Written task –
Write the material out again in full, exactly.

^^^^^^^^^^^^^^^^

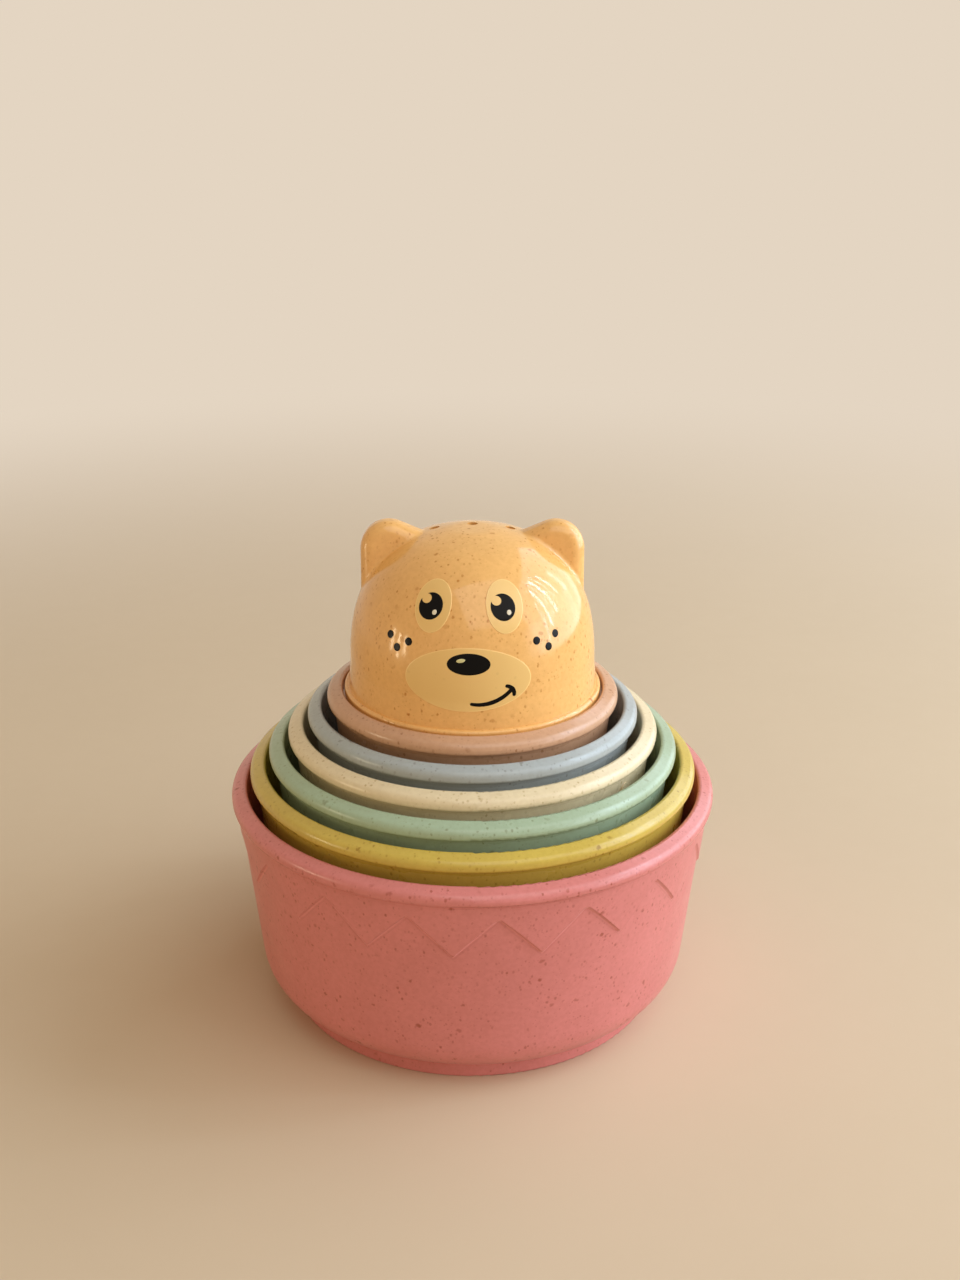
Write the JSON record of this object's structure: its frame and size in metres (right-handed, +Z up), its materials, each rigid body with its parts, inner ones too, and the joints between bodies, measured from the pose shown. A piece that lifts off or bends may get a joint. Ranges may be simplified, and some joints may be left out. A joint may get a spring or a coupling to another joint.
{
  "type": "nesting stacking cup set",
  "caption": "Round stacking cups nested in one another, with rolled rims and foot rings, a raised zigzag band on the largest, and a bear's-head cup with drain holes and ears on top.",
  "frame": {"origin": "middle of the largest cup's foot ring, on the surface it stands on", "axes": "+Z up along the common axis of the cups, -Y the way the bear faces, +X the viewer's right when looking at the face"},
  "size_m": [0.096, 0.096, 0.0976],
  "materials": {
    "pink_plastic": "satin moulded polypropylene with fine brown plant-fibre specks",
    "yellow_plastic": "satin moulded polypropylene with fine brown plant-fibre specks",
    "green_plastic": "satin moulded polypropylene with fine brown plant-fibre specks",
    "cream_plastic": "satin moulded polypropylene with fine brown plant-fibre specks",
    "blue_plastic": "satin moulded polypropylene with fine brown plant-fibre specks",
    "mauve_plastic": "satin moulded polypropylene with fine brown plant-fibre specks",
    "orange_plastic": "polished moulded polypropylene with fine brown plant-fibre specks",
    "pale_print": "thin printed film on the head: eye and muzzle patches",
    "white_print": "thin glossy off-white print on the head: glints in the eyes and on the nose",
    "black_print": "thin glossy black print on the head: pupils, nose, mouth and freckles"
  },
  "bodies": {
    "pink": {"cup_pink": "pink_plastic"},
    "yellow": {"cup_yellow": "yellow_plastic"},
    "green": {"cup_green": "green_plastic"},
    "cream": {"cup_cream": "cream_plastic"},
    "blue": {"cup_blue": "blue_plastic"},
    "mauve": {"cup_mauve": "mauve_plastic"},
    "head": {"bear_head": "orange_plastic"}
  },
  "joints": [
    {"name": "yellow_lift", "type": "slide", "parent": "pink", "child": "yellow", "axis": [0, 0, 1], "range_m": [0, 0.045]},
    {"name": "green_lift", "type": "slide", "parent": "yellow", "child": "green", "axis": [0, 0, 1], "range_m": [0, 0.045]},
    {"name": "cream_lift", "type": "slide", "parent": "green", "child": "cream", "axis": [0, 0, 1], "range_m": [0, 0.045]},
    {"name": "blue_lift", "type": "slide", "parent": "cream", "child": "blue", "axis": [0, 0, 1], "range_m": [0, 0.045]},
    {"name": "mauve_lift", "type": "slide", "parent": "blue", "child": "mauve", "axis": [0, 0, 1], "range_m": [0, 0.045]},
    {"name": "head_lift", "type": "slide", "parent": "mauve", "child": "head", "axis": [0, 0, 1], "range_m": [0, 0.03]}
  ]
}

^^^^^^^^^^^^^^^^

Exercise solution –
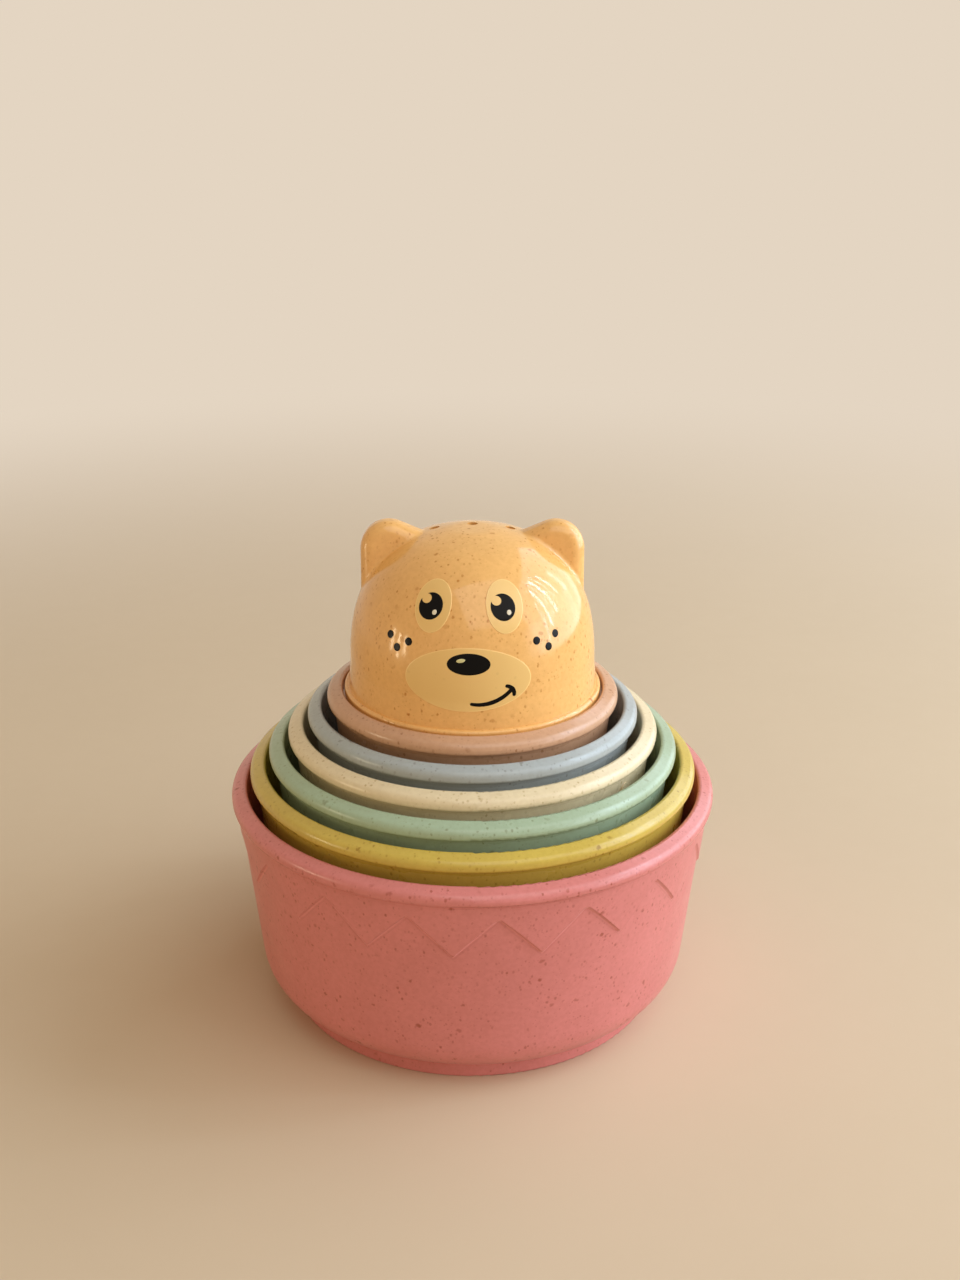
Write the JSON record of this object's structure: its frame and size in metres (right-handed, +Z up), its materials, each rigid body with its parts, inner ones too, and the joints between bodies, measured from the pose shown. A piece that lifts off or bends may get a joint. Ranges may be simplified, and some joints may be left out. A joint may get a spring or a coupling to another joint.
{
  "type": "nesting stacking cup set",
  "caption": "Round stacking cups nested in one another, with rolled rims and foot rings, a raised zigzag band on the largest, and a bear's-head cup with drain holes and ears on top.",
  "frame": {"origin": "middle of the largest cup's foot ring, on the surface it stands on", "axes": "+Z up along the common axis of the cups, -Y the way the bear faces, +X the viewer's right when looking at the face"},
  "size_m": [0.096, 0.096, 0.0976],
  "materials": {
    "pink_plastic": "satin moulded polypropylene with fine brown plant-fibre specks",
    "yellow_plastic": "satin moulded polypropylene with fine brown plant-fibre specks",
    "green_plastic": "satin moulded polypropylene with fine brown plant-fibre specks",
    "cream_plastic": "satin moulded polypropylene with fine brown plant-fibre specks",
    "blue_plastic": "satin moulded polypropylene with fine brown plant-fibre specks",
    "mauve_plastic": "satin moulded polypropylene with fine brown plant-fibre specks",
    "orange_plastic": "polished moulded polypropylene with fine brown plant-fibre specks",
    "pale_print": "thin printed film on the head: eye and muzzle patches",
    "white_print": "thin glossy off-white print on the head: glints in the eyes and on the nose",
    "black_print": "thin glossy black print on the head: pupils, nose, mouth and freckles"
  },
  "bodies": {
    "pink": {"cup_pink": "pink_plastic"},
    "yellow": {"cup_yellow": "yellow_plastic"},
    "green": {"cup_green": "green_plastic"},
    "cream": {"cup_cream": "cream_plastic"},
    "blue": {"cup_blue": "blue_plastic"},
    "mauve": {"cup_mauve": "mauve_plastic"},
    "head": {"bear_head": "orange_plastic"}
  },
  "joints": [
    {"name": "yellow_lift", "type": "slide", "parent": "pink", "child": "yellow", "axis": [0, 0, 1], "range_m": [0, 0.045]},
    {"name": "green_lift", "type": "slide", "parent": "yellow", "child": "green", "axis": [0, 0, 1], "range_m": [0, 0.045]},
    {"name": "cream_lift", "type": "slide", "parent": "green", "child": "cream", "axis": [0, 0, 1], "range_m": [0, 0.045]},
    {"name": "blue_lift", "type": "slide", "parent": "cream", "child": "blue", "axis": [0, 0, 1], "range_m": [0, 0.045]},
    {"name": "mauve_lift", "type": "slide", "parent": "blue", "child": "mauve", "axis": [0, 0, 1], "range_m": [0, 0.045]},
    {"name": "head_lift", "type": "slide", "parent": "mauve", "child": "head", "axis": [0, 0, 1], "range_m": [0, 0.03]}
  ]
}